Je me suis attardé à étudier le Tribun, et il me reste bien peu de place pour les autres pièces. Mais ce sont des pièces heureuses qui n’ont pas d’histoire. A la Renaissance, au lendemain du Vieil homme, M. Tarride a compris la nécessité de dissiper l’impression laissée par ce spectacle pénible. Il avait justement sous la main une pièce de MM. Pierre Veber et Henry de Gorsse, la Gamine, tour à tour gaie et sentimentale, côtoyant parfois le vaudeville, et d’autres fois avoisinant la comédie.

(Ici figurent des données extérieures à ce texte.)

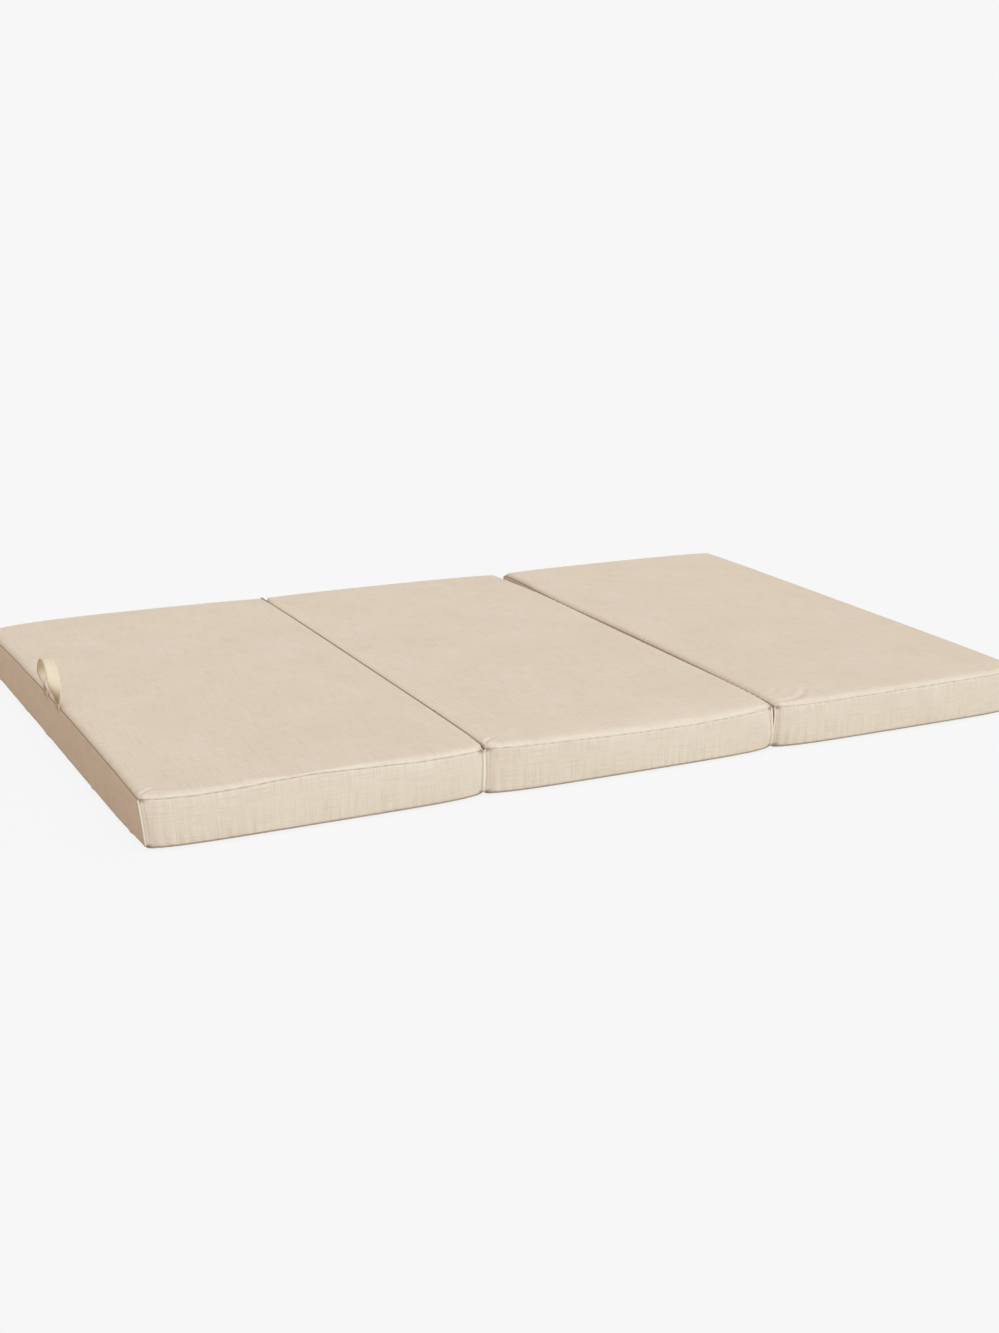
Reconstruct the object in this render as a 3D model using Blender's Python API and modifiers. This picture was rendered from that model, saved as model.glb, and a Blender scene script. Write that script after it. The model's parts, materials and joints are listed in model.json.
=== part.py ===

D’ans l’austère et dévot intérieur de ses tantes, à Pont-Audemer, Colette s’ennuie. Mise en demeure d’épouser un jeune crétin de l’endroit, Alcide Pingouin, elle prend la clé des champs, et débarque un beau matin, à Paris, chez le peintre Delannoy, membre de l’Institut, qui s’est jadis intéressé à ses barbouillages. L’arrivée de cette échappée de province chez le vieux célibataire donne lieu à toute sorte d’incidens comiques qu’il n’est pas très difficile d’imaginer. Colette qui est jeune, qui a besoin d’aimer, est persuadée qu’elle est amoureuse de son protecteur quinquagénaire. Nous sommes un peu inquiets : les quinquagénaires au théâtre ont, depuis quelque temps, trop de succès auprès de ces vertes « jeunesses. » Arnolphe ne trouverait plus de cruelles auprès des Agnès du XXe siècle. La présence d’un élève du maître, qui est précisément un « pays » de Colette, sauve la situation. Tout finit par un mariage assorti. Le tableau des mœurs provinciales au premier acte est très amusant, dans une note caricaturale. La gamme des sentimens, aux deux actes suivans, est très heureusement notée. La Gamine aura beaucoup de succès. Un de ceux que je lui souhaite serait d’amener M. Pierre Veber à un genre de comédie un peu plus solide, dont il est très capable, et dont les meilleurs amis de son talent ne le tiennent pas quitte.

Mlle Lantelme a été tout à fait charmante dans le rôle de la Gamine ; M. Boucher très amusant dans le rôle grotesque d’Alcide Pingouin, « l’enfant de Joseph. » M. Candé, dans le rôle de Delannoy, a beaucoup de naturel et d’autorité.